I have shown what I my thoughts on the aspects of the case are, if per chance, the Court of Appeal overrules my decision on the incompetence of the action to avoid the possibility of ordering retrial which would be inevitable if I had failed to consider the other aspects of the case. I must now conclude the case by stating in emphatic terms what my final decision is.
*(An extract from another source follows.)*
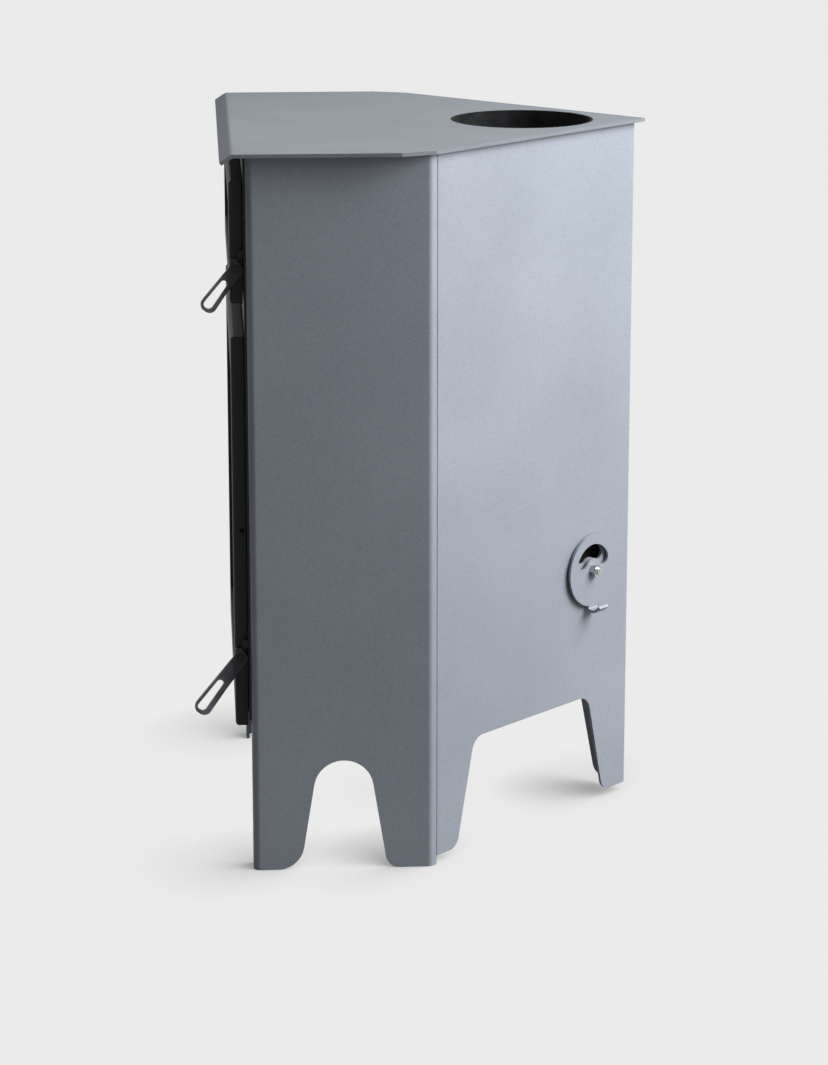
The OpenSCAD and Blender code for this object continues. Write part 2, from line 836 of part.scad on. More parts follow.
// Oven liner: a box that is open to the front
module oven_liner() {
    x = opening_x;
    color("gray") placed() difference() {
        block([-x - oven_t, 0, oven_open_z0 - oven_t],
            [x + oven_t, oven_depth + oven_t, oven_open_z1 + oven_t]);
        block([-x, -cut, oven_open_z0], [x, oven_depth, oven_open_z1]);
    }
}

// Runners along the liner's sides and the wire rack that lies on them
module rack_runners() {
    z1 = oven_open_z0 + runner_rise;
    color("silver") placed() for (m = [0, 1]) mirror([m, 0, 0])
        across(opening_x - runner_w, runner_w) polygon([
            [runner_t, z1 - runner_t], [oven_depth - runner_t, z1 - runner_t],
            [oven_depth - runner_t, z1], [runner_t, z1]]);
}

module oven_rack() {
    z = oven_open_z0 + runner_rise + rack_rod_r;
    x = opening_x - rack_play - rack_rod_r;
    y0 = rack_play + 2 * rack_rod_r;
    y1 = oven_depth - rack_play - 2 * rack_rod_r;
    pitch = 2 * (x - rack_rod_r) / (rack_wires + 1);
    color("silver") placed() {
        rod_x(-x, x, y0, z, rack_rod_r, $fn = 16);
        rod_x(-x, x, y1, z, rack_rod_r, $fn = 16);
        for (s = [-x, x]) {
            rod_y(s, y0, y1, z, rack_rod_r, $fn = 16);
            for (y = [y0, y1]) translate([s, y, z]) sphere(r = rack_rod_r, $fn = 16);
        }
        for (k = [1 : rack_wires])
            rod_y(-x + rack_rod_r + k * pitch, y0, y1, z + rack_rod_r - rack_wire_r, rack_wire_r, $fn = 14);
    }
}

// A pair of hinge heights for a door from z0 to z1
function hinge_zs(z0, z1, inset) = [z0 + inset, z1 - inset];

// The brackets on the front plate, a knuckle above and one below each door lug
module hinge_brackets(z0, z1, inset) {
    x = -door_w / 2 - hinge_out;
    color("black") placed() for (z = hinge_zs(z0, z1, inset), m = [0, 1])
        translate([0, 0, z]) mirror([0, 0, m]) translate([0, 0, lug_h / 2 + face_gap]) difference() {
            union() {
                translate([x, door_mid_y, 0]) cylinder(h = knuckle_h, r = hinge_r);
                block([x - hinge_r, door_mid_y, 0], [x + hinge_r, -front_t, knuckle_h]);
            }
            translate([x, door_mid_y, -cut])
                cylinder(h = knuckle_h + 2 * cut, r = hinge_pin_r + run_fit);
        }
}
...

But before that, let me state that I declined to countenance the case of Maigari v. Nigerian Army [supra], a purportedly unreported decision of the Federal High Court cited by the learned counsel to the claimants. I had observed on 20th September 2019 when I was supposed to deliver this judgment that no copy of the judgment was furnished the Court, whereas, the law required that a certified true copy be given to the Court; and adjourned on this ground for a certified true copy of the unreported decision to be furnished the Court. The learned counsel furnished me with a copy of the purported judgment through the Court’s clerk: Anthony Ugwu yesterday the 26th September 2019. However, I found that the copy of the purported judgment brought to me was not certified in accordance with the law. It merely had a stamp, name of the officer purportedly certifying it and date: at the first and last page alone. There is neither any evidence of payment of the certification fee nor the designation of the certifying officer. The copy is therefore not a certified true copy of the judgment; and I cannot take cognisance of it since I cannot vouch for its veracity – see Yusuf & Ors v. Toluhi (2008) LPELR-3533 (SC) 6-7, G-A.
I have earlier found that the action is incompetent in that the claimants failed to explore the internal dispute resolution mechanisms provided in section 147 of the AFA. The effect of this is that the action is premature. Its prematurity negatively affects the jurisdiction of the Court. The Court thus lacks jurisdiction to examine the grievances of the claimants. This suit is hereby and accordingly struck out for want of jurisdiction. I award no cost.
The above is the judgment of this Court. Judgment is accordingly entered.